My 1975 Raleigh Super Tourer has braze-ons under the top tube that are spaced for a 16.5 inch (420 mm) alloy pump (compressed), I have searched high and low for a zefal competition as spec'd in the 1975 catalog (along with the esge fenders which I think I have gived up finding) to restore this machine back to original configuration, any suggests on a source I might have missed? There is a possible solution on the bay (Tornado NOS) and have reached out to the seller in Germany but I think its 420 un-compressed and will end up not fitting securely, here's a pic of the ride, I have reached out to Yellow Jersey but I think the ones they may have had in stock were too short anyways,  just waiting for the installation of the SKS black chromoplastics that I think will give it a nice look, Todd

BYT, for those looking for one of these, there was one on the SF CL up until last night and its still up on JLA for $225, very hard to find one of these that wasn't stripped of the fenders and drops installed back in the 1970s, for those that want one and are willing to do a little work, the mid-1970s Competition is the exact same frame right down to the sloping crown and braze-ons for fender installation, only the pump braze-ons aren't there, maybe thats a good thing, Todd


----------



## Eric Amlie (Nov 1, 2019)

I don't have any answers for you, but that's a nice bike!


----------



## hopkintonbike (Nov 1, 2019)

Thanks Eric, it took me a really long time to find this bike and then one day it popped up on the Boston CL as part of a clean out up on the North Shore, I would suggest anyone looking for a lightweight tourist like the Superior, New World, and Paramount, the Super Tourer is an absolutely fine alternative, if this even makes sense, its a light and responsive ride and with the 1.25 Kenda's it got a really plush feeling to it, I love the P15 but as I age I think this one will get the nod more and more.....Todd


----------



## juvela (Nov 1, 2019)

-----

Two places you might wish to check -

Mel Pinto Imports (MPI) in Virginia.



			Mel Pinto Imports
		


If you do not see what you need you can try emailing them.

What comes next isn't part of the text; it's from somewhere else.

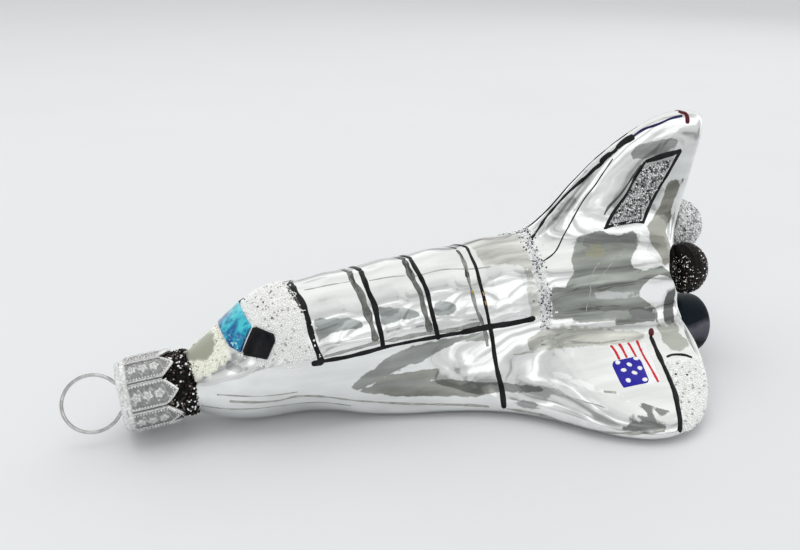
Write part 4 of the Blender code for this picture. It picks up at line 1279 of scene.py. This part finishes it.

American Cyclery there in San Francisco at Stanyan and Frederick, Bradley Woehl.









						American Cyclery Home Page
					

Since 1941 American Cyclery has passionately provided the finest quality bicycles, parts, and accessories.




					www.americancyclery.com
				




For stock numbers and illustrations of Portrait-Morin products (AFA/SKS/ZEFAL) there is an online catalogue here -





__





						Poutrait-Morin catalog (02-1974)
					





					velo-pages.com
				




-----


----------



## SirMike1983 (Nov 1, 2019)

The Super Tourer is uncommon. I've looked off and on for awhile but never seen one at a reasonable price and in reasonable condition. I'll admit I haven't looked all that hard though. Despite the stem shifters and upright bars, it's a deceptively high-end bike. Maybe just one notch below the Paramount, but that's about it.


----------